It all started out so well, then everything turned to mush. Several fellow Baja  lovers on the internet planned a trip to the most inaccessible Mission ruins in  Baja, Mission Santa Maria. The road is about 14 miles long and starts off of  Highway One 300 miles below the border. We gathered at the village of El Rosario  at the BajaCactus Motel. The owner, Antonio Munoz, had supported our expeditions  for years and was a good and faithful friend. It did not hurt that his Motel was  built to American standards and was also inexpensive.
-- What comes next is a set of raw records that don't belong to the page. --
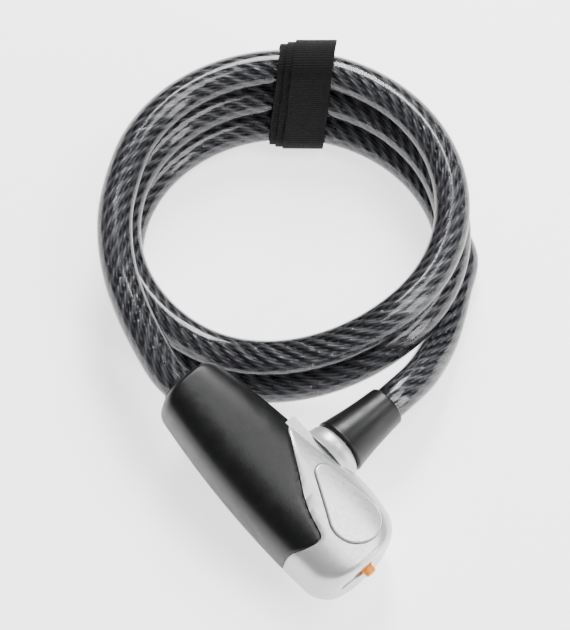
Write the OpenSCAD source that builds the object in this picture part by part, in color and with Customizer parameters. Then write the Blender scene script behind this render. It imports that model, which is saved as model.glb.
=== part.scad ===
// Coiled cable lock: a keyed head, a sheathed steel cable wound in a coil, the bolt end that
// plugs into the head's socket, and a hook-and-loop strap around the coil.
// World frame: +Z up from the surface that the lock lies on. The head points its key end
// along +X, and its socket opens along +Y. Millimetres and degrees.

/* [Head] */
// Distance from the head's middle to the end where the cable enters
cable_end_x = 45.5; // [40:0.5:55]
// Distance from the head's middle to the end with the key
key_end_x = 40; // [38:0.5:48]
// Half width of the head where it is widest
head_half_w = 18.2; // [17:0.2:24]
// Half width of the head at the cable's end
cable_end_half_w = 11.8; // [10.5:0.2:16]
// Thickness of the head at the key end
head_t = 25.5; // [24.5:0.5:32]
// Thickness of the head at the cable's end
cable_end_t = 22.5; // [21:0.5:28]
// Radius that rounds the upper and lower edges at both ends
end_round = 1.6; // [0.9:0.1:3]
// Radius of the corners at the key end, seen from above
key_corner_round = 6.5; // [2:0.5:9]
// Radius of the corners at the cable's end, seen from above
cable_corner_round = 4.5; // [2:0.5:6]
// How far the key end bulges in the middle of its width
key_end_bow = 2.8; // [0:0.2:4]
// Tilt of the head: its cable end rests up against the coil
head_pitch = 10; // [0:1:14]
// Height of the bolt, the key and the cable axes over the head's back
axis_z = 12.5; // [12:0.1:14]
// Height of the seat that the shells close around, over the head's back
core_floor_z = 2.6; // [2:0.1:4]

/* [Cable] */
// Outer diameter of the sheathed cable
cable_d = 12; // [10:0.5:13]
// Long half axis of a turn, at the middle of the cable
turn_a = 56.2; // [50:0.2:70]
// Short half axis of a turn, at the middle of the cable
turn_b = 52.4; // [46:0.2:66]

/* [Bolt end] */
// Where the bolt crosses the head, along the head
bolt_x = 5.4; // [3:0.1:8]
// Bolt diameter
bolt_d = 9; // [8:0.1:9.4]
// Diameter of the bolt's neck, where the latch holds it
neck_d = 6.2; // [5:0.1:6.6]
// Length of the neck
neck_len = 3.2; // [3:0.1:3.6]
// Depth of the bolt's tip past the middle of its neck
bolt_tip = 5; // [4:0.1:6]
// Sleeve diameter at the collar
sleeve_d = 20.2; // [18:0.2:22]
// Sleeve diameter at the cable
sleeve_end_d = 14.4; // [14:0.2:16]
// Length of the sleeve
sleeve_len = 22.9; // [20:0.5:30]

/* [Lock works] */
// Diameter of the key plug
plug_d = 10; // [9:0.1:11]
// Outer diameter of the plug's housing
barrel_d = 15; // [14.4:0.1:15.6]
// Sideways place of the latch plate, in the middle of the bolt's neck
latch_y = 2.5; // [2.3:0.1:2.8]
// Thickness of the latch plate
latch_t = 2.6; // [2:0.1:2.8]
// Travel of the latch plate between open and locked
latch_travel = 3; // [2.6:0.1:3.2]
// Width of the key slot
keyway_w = 2; // [1.6:0.1:2.4]
// Travel of the dust cover
cover_travel = 9; // [8.6:0.1:9.4]

/* [Strap] */
// Width of the strap
strap_w = 14; // [10:0.5:20]
// Thickness of the wound strap around the coil
strap_t = 3; // [2:0.2:5]

/* [Clearances] */
// Radial running clearance of the key plug, the bolt and the sliding pieces
run_gap = 0.05; // [0.02:0.01:0.08]
// Gap between the shells and the core inside them
seat_gap = 0.1; // [0.05:0.05:0.3]
// Visible gap between the grip and the key end housing
shell_gap = 0.3; // [0.2:0.05:0.6]

/* [Hidden] */

$fn = 64;
eps = 0.01;
big = 200;
wafers = 5;
layers = 3;
// Offset that stands the head over the origin
frame_x = 0.8;
frame_y = 2.2;
module in_frame() translate([-frame_x, -frame_y, 0]) children();

// Head outline: the sides are one long shallow bow, and so is the top.
widest_x = 18;
side_bow = (head_half_w - cable_end_half_w) / pow(widest_x + cable_end_x, 2);
top_bow = (head_t - cable_end_t) / pow(widest_x + cable_end_x, 2);
section_z = 10;
back_cut = 0.8;
corner_power = 2 / 3.1;
section_sides = 28;
end_steps = [0, 0.03, 0.1, 0.22, 0.45, 1];
// Swelling of the housing on the socket's side
socket_swell = 2.6;
swell_x = 22;
swell_len = 16;

function half_w(x) = head_half_w - side_bow * pow(x - widest_x, 2);
function swell(x) = socket_swell * exp(-pow((x - swell_x) / swell_len, 2));
function top_z(x) = head_t - top_bow * pow(x - widest_x, 2);
function signed_pow(v, p) = sign(v) * pow(abs(v), p);
function end_bow(x, y) =
    x < 0 ? 0 : key_end_bow * pow(x / key_end_x, 2) * (1 - pow(y / head_half_w, 2));
function inset(depth, r) = depth < r ? r - sqrt(pow(r, 2) - pow(r - depth, 2)) : 0;
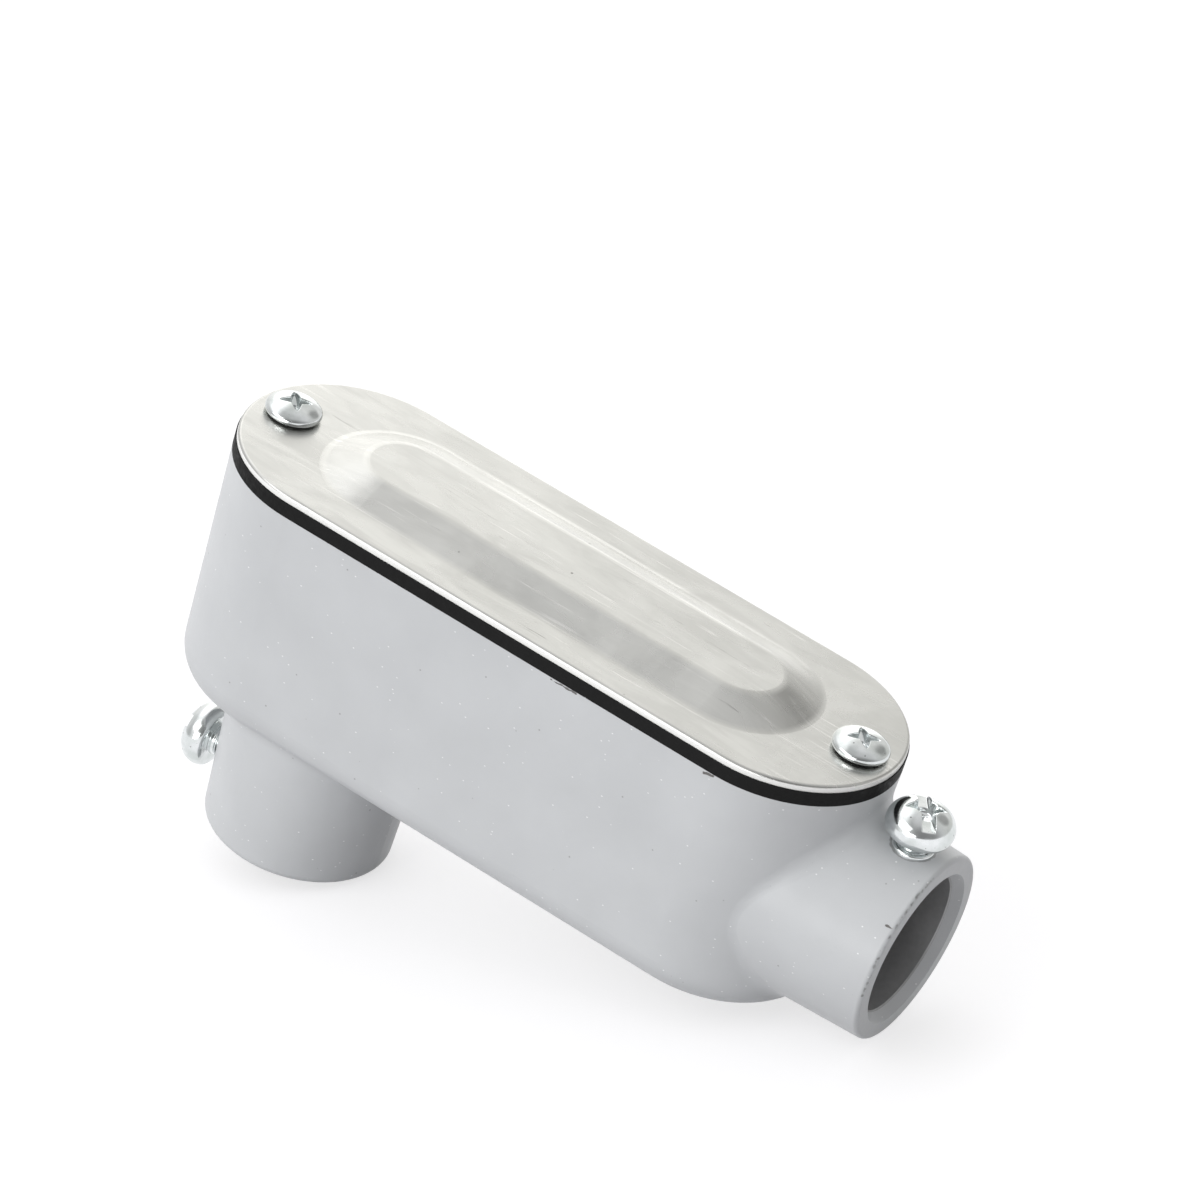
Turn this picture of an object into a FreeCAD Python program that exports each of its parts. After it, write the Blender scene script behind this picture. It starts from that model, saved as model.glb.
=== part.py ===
"""LB conduit body for 1/2 in. EMT with set-screw hubs.

A die-cast housing with a hub on its end and a hub on its back, closed by a stamped
cover on a rubber gasket. Two screws hold the cover, and one set screw in each hub
grips the conduit. Units are millimetres. The origin is the centre of the back hub's
socket: +Z points out through the cover and +X out through the end hub.
"""
import FreeCAD, Part
import math
import os

V = FreeCAD.Vector
OVERCUT = 1.0               # how far a cutting solid runs past the face it opens
TOUCHING = 1e-4

# ---- driving dimensions -------------------------------------------------------------
# conduit that both hubs take, and the hub walls around it
CONDUIT_DIAMETER = 17.93
CONDUIT_CLEARANCE = 0.25    # radial
LEAD_IN_WIDTH = 1.0         # taper at each hub's mouth that guides the conduit in
LEAD_IN_DEPTH = 1.4
THROAT_STEP = 1.3           # tube stop, radial
END_HUB_WALL = 3.3          # at the mouth
BACK_HUB_WALL = 2.9
HUB_DRAFT = 2.2             # degrees
HUB_ROOT_FILLET = 2.6

# housing casting: a box with half-round ends, as wide and deep as its end hub asks
LENGTH = 93.8
HUB_TO_SIDE = 2.98          # end hub's outside at its mouth, in from the box's side
HUB_TO_FLOOR = 2.4          # and up from the outside of the floor
HUB_TO_RIM = 5.2            # and down from the gasket face
WALL = 2.3
FLOOR = 2.4
DRAFT = 1.0                 # degrees, walls lean inwards going down
BOTTOM_ROUND = 4.5
CHAMBER_ROUND = 1.8

GASKET = 1.9

# cover: stamped sheet with a raised oblong panel
SHEET = 0.9
SHEET_EDGE_ROUND = 0.4
COVER_INSET = 0.15          # cover's outline inside the box's
PANEL_TO_SIDE = 5.2         # flat margin between the panel and the cover's outline
PANEL_TO_END = 11.75
PANEL_HEIGHT = 2.0
PANEL_SLOPE_RUN = 4.9
PANEL_CREASE = 2.4

END_HUB_REACH = 10.1        # mouth beyond the outline's end
END_HUB_EDGE_ROUND = 0.6
END_SOCKET_DEPTH = 11.3
BACK_HUB_LENGTH = 18.6      # below the floor
BACK_HUB_EDGE_ROUND = 1.2
BACK_HUB_INSET = 21.2       # hub axis in from the outline's end
BACK_SOCKET_DEPTH = 15.5

# cover screws, size 6-32
COVER_SCREW_INSET = 4.95
COVER_SCREW_RADIUS = 1.75
COVER_HEAD_RADIUS = 3.6
COVER_HEAD_HEIGHT = 2.1
COVER_SCREW_ENGAGEMENT = 6.0
POST_WALL = 1.8
POST_FLOOR = 1.3
TIP_ROOM = 1.0              # hole below a cover screw's tip

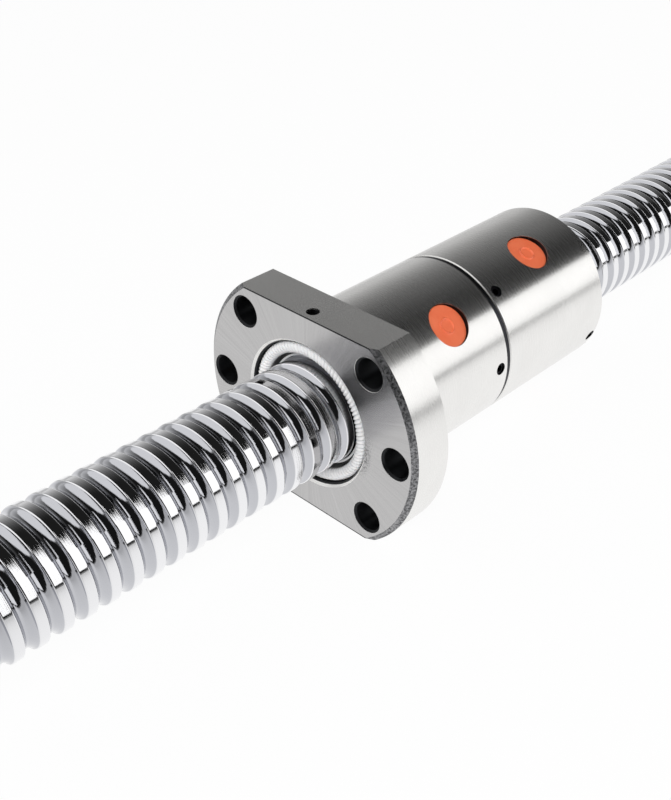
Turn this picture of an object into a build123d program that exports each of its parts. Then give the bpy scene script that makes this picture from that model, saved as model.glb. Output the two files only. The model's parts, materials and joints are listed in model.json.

Marian had just returned from Tibet (yes, she saw Mount Everest from Base Camp,  but did not climb it. :-) and had chipped a bone in her foot the second day of  her trip, Being somewhat cheap, I mean frugal, she limped around until she got  back to Kaiser. She declined to go on another trip with a limp.
What could I do but ask one of my WiW's (Wife-in-Waiting) to accompany me? Teddi  was already in Baja where she had been indulging in her hobby of riding mules  over the El Camino Real mule/foot trail that connected the Missions. She met me  in El Rosario with her dog, an aging Shepard named Dixie she claimed would  protect her from my advances. Dixie ambled over and licked my hand. So much for  protection. Threatening to tell Marian (whom she knew) did work.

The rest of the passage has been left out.